Me Raphael Fleischer, qui représente certains proches des victimes, a pointé des "faits d'une nature terrible, qui ne peuvent être décrits autrement. C'est dégoûtant de voir comment ces personnes ont été gardées dans des caches".
Le conseil a poursuivi en évoquant des violences délibérées. "Ces personnes sont mortes étouffées. Ce sont des actes de violence intentionnels ayant entraîné la mort." Dans sa plaidoirie, il a également souligné que les proches avaient subi des dommages mentaux, physiques, émotionnels et financiers, mettant en exergue qu'ils avaient dépensé beaucoup d'argent pour permettre à leurs enfants d'accéder une vie potentiellement meilleure en Europe. Des dommages et intérêts pour tort moral de 50.000 euros ont été réclamés.

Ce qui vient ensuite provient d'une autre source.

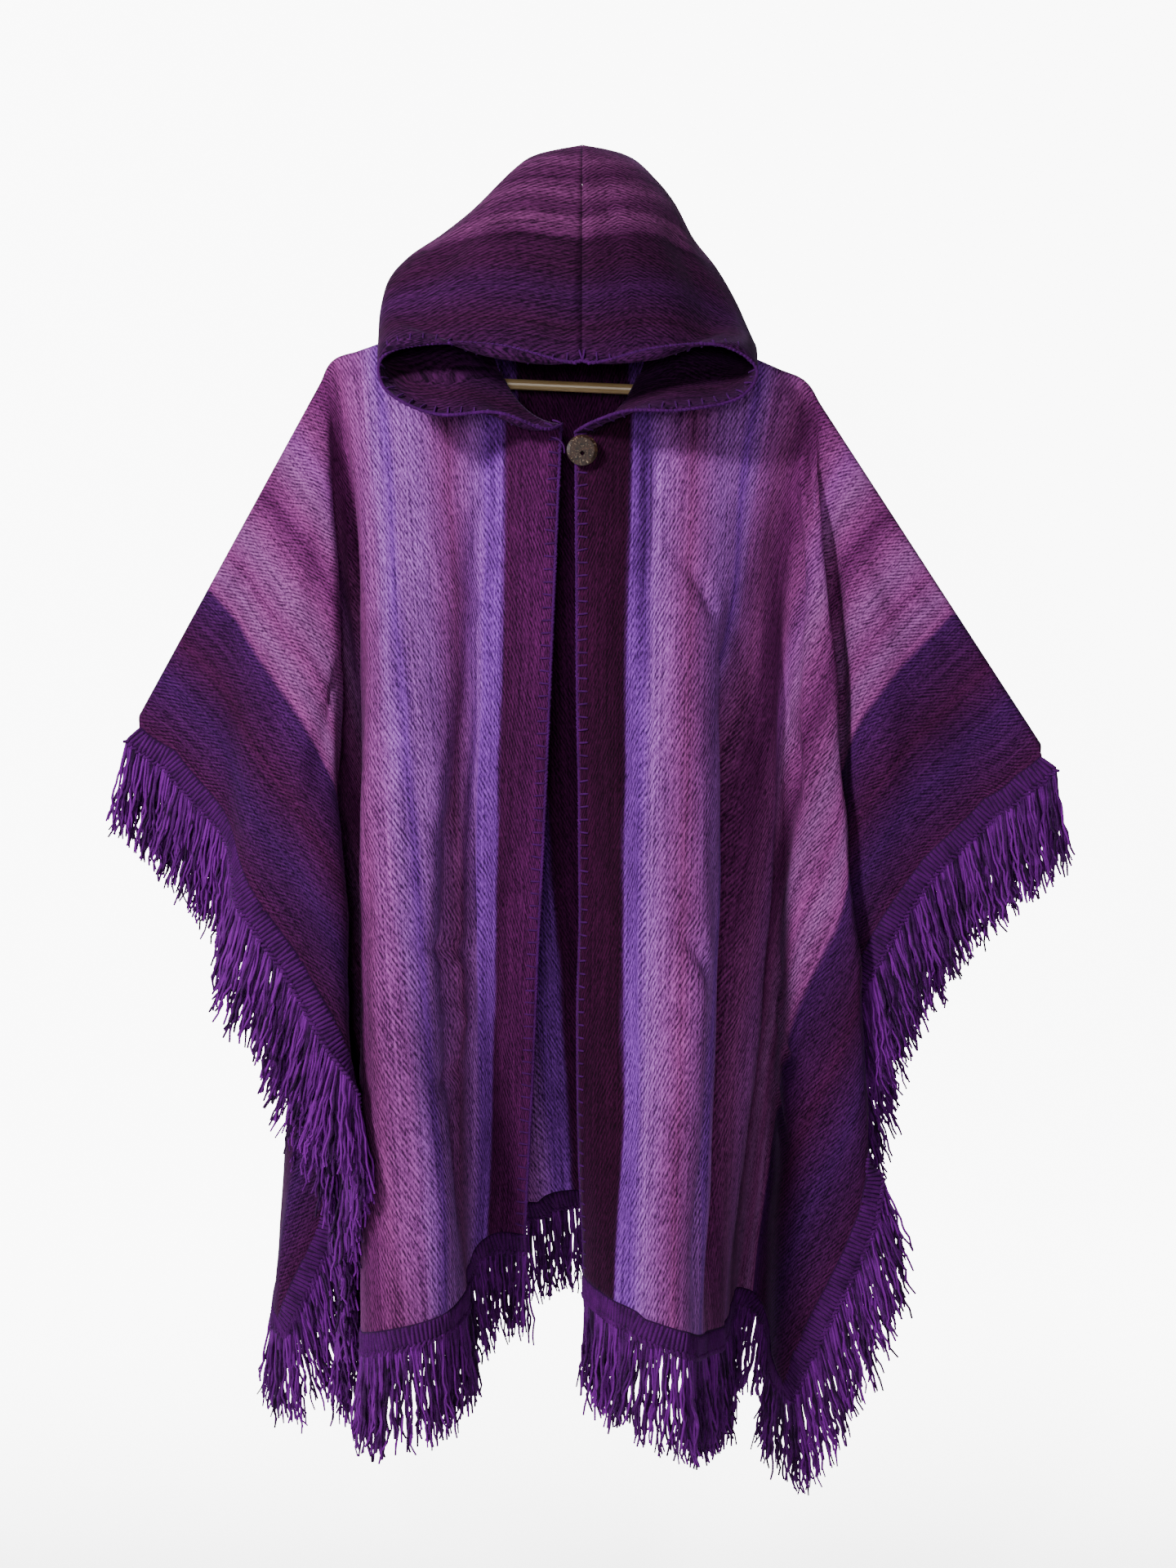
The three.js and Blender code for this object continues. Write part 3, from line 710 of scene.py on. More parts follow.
# Sections in millimetres, crown to neck: front end, side fold and back end.
hood_left_sections = np.array([
    (13, -24, 9, 13, -6, 12, 13, 12, 9),
    (13, -40, -2, -30, -8, 5, 13, 22, -2),
    (13, -58, -24, -56, -10, -12, 12, 30, -20),
    (13, -78, -72, -91, -14, -46, 11, 38, -52),
    (13, -92, -115, -125, -18, -75, 10, 42, -80),
    (13, -103, -165, -153, -22, -99, 9, 42, -100),
    (13, -110, -222, -172, -26, -122, 8, 40, -113),
    (-60, -108, -208, -180, -28, -148, 7, 38, -121),
    (-130, -98, -203, -182, -28, -168, 6, 36, -126),
    (-172, -80, -210, -180, -30, -182, 5, 34, -129),
    (-168, -84, -242, -170, -28, -190, 4, 33, -131),
    (-122, -92, -266, -148, -24, -184, 3, 32, -132),
    (-66, -90, -264, -118, -20, -163, 2, 31, -133),
    (-24, -78, -276, -96, -10, -143, 1, 30, -134),
]) * mm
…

Le centre fédéral migration Myria et PAG-ASA, une ASBL qui s'occupe de victimes de trafic d'êtres humains, se sont aussi portés civiles dans cette affaire et ont réclamé des dédommagements à hauteur de 5.000 euros chacune. Leurs avocats ont insisté sur le voyage épuisant et interminable des victimes, traitées comme de la volaille, ce qui démontre à quel point, selon eux, les prévenus ont déshumanisé les migrants.
Les conseils ont également affirmé que le coût estimé pour passer en Europe (aux alentours de 12.000 euros pour arriver sur le continent et la même somme pour traverser la Manche) était en dessous de la réalité. L'enquête a montré en outre que certaines victimes ont non seulement payé plus cher mais ont aussi dû piocher dans leur bourse pour payer leur taxi vers leur refuge par exemple. Des packages VIP, plus chers, étaient également proposés pour voyager dans la cabine du chauffeur du poids-lourd.
Le rôle des chauffeurs de taxis, qui amenaient les victimes vers les caches, a aussi été pointé du doigt. "Ils ne pouvaient pas ne pas savoir ce qu'il se passait", a déclaré Me Arnou.